The grand entrance to the Moor Park Golf Club and Moor Park Mansion. 

Lying almost forgotten beside the A404 is this coal tax post. These were erected under the London Coal and Wine Duties Continuance Act, 1861. The City of London was permitted to set up "a Boundary Stone, or some other permanent Mark" where any turnpike road, public highway, railway or canal entered the District, the point at which tax became due, and these posts therefore define the London district after it was changed in 1861.

Turning away from that post, we find that we are still walking along the border of London - this paved way is a boundary path which once divided Middlesex from Hertfordshire, and now runs along the line between Greater London and Hertfordshire.

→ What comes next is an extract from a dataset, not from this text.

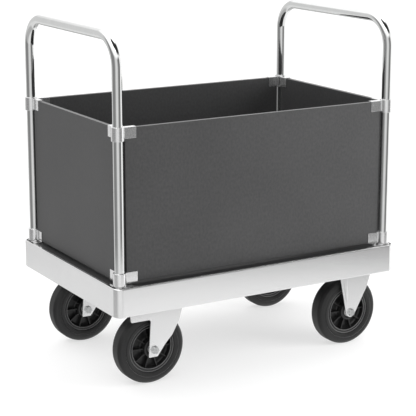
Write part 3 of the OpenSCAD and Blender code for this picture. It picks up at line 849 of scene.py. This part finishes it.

However, the paved path soon gives out, though the paving slabs are there - whether they have been lifted and not removed, or never laid, is not clear.

Eventually we emerge into suburbia, and a rather posh version, with large houses and the sort of residents who obviously rarely go anywhere on foot, as the suburban roads have no pavements. The roadsigns have "Moor Park Conservation Area" on them, which seems odd in the middle of a housing estate. The area was once part of the Moor Park mansion estate, of which 288 acres was developed for housing from about 1922.

Our route then ducks under the railway line as a northbound Metropolitan Line train runs past on its way to Moor Park station. The station was opened in 1910 to serve the Sandy Lodge Golf Course.

The LOOP then runs across this heath

...and then reaches the Sandy Lodge Golf Course, which looks to be very well cared for. Our route takes us on a public footpath right across the course, always cause for some caution, particularly as to the newcomer, it isn't always obvious where the fairways are, and from which direction balls are likely to come.

Safely across the course we emerge onto Sandy Lodge Lane where there is a view north-west across the Colne valley and its gravel pits - our last view of this companion on and off since south of Uxbridge.

We then cross the A4125 and a pleasant extensive grassy area before we climb up through Oxhey Woods, christened "Poxy Woods" by previous LOOPers who had not been enamoured. The profusion of burnt out cars and motorbikes was less than attractive, but other than that they were pleasant, and cool on this hot day.

Although the ground was mostly firm underfoot, there were a few patches of mud - I think the first we've seen since January.

A grand house on Oxhey Drive

And another brief encounter with a road as we dive once more into Oxhey Woods

Then the first LOOP marker spotted on this walk. There was some danger of this and the following marker introducing a sense of complacency in navigation as they disappeared as suddenly as they appeared.

A pleasant sunny glade in Oxhey Wood. The instruction "where the track bends away to the right, leave it for a footpath that keeps ahead" was a difficulty here, not least as any path through woods tends to wend and weave one way and then another, and also because I was expecting the junction to be marked by a LOOP marker. But more by instinct than anything else, we found our way without problems.

Ellie in Nanscot Wood

We emerged from Nanscot Wood onto the fields of Pinnerwood Farm.

The view from Pinnerwood Farm. This point is said to have a view over "much of London", but this seems something of an overstatement, limited in practice to a fragment of outer north-west London, but with Harrow-on-the-Hill prominent on the right and the arch of Wembley Stadium centre-left.

A close up of Wembley, 10km to the south-east.

This kissing gate has been buried in wood chips, but fortunately the adjacent gate was easy to use.

Equestrian training going on. Pinnerwood Arabian Stud was founded in the 1960s for horse breeding.

The Victorian farmhouse of Pinnerwood Farm

The early 18th-centrury Pinnerwood House across its pond. The house was home to author and cabinet minister Edward Bulwer-Lytton in the 1830s

More horses as we near Hatch End. Another minor confusion with the instructions here, as we were told to take the second stile on the right, but no mention was made of an intervening kissing-gate, which passes through a hedge field boundary not shown on the map, which adds to the slight uncertainty.

But we found our stile by reference to the line of these electricity pylons, which are marked on the map, from where it was a few metres walk to the road and the end of our walk.

An unexciting walk in the sense that nothing stood out particularly, and there was a certain monotony in the woods, but on a hot early autumn day (temperatures around 27 degrees), the woods were very pleasant. Having read the accounts of other LOOPers, I had mentally prepared myself for a walk described as "boring", with difficult navigation, and having had my foot complain all week since the previous walk, was expecting trouble from that too, so when none of these problems emerged to any significant degree, the outcome was an enjoyable walk, if perhaps not particularly memorable.

London Loop Section 13 Woodcock Hill to Moor Park: 3.9km, 1 hour 20 minutes (including 20 minutes stopped), 68 metres of ascent.
London Loop Section 14 Moor Park to Hatch End: 6.4km, 1 hour 55 minutes (including 20 minutes stopped), 124 metres of ascent.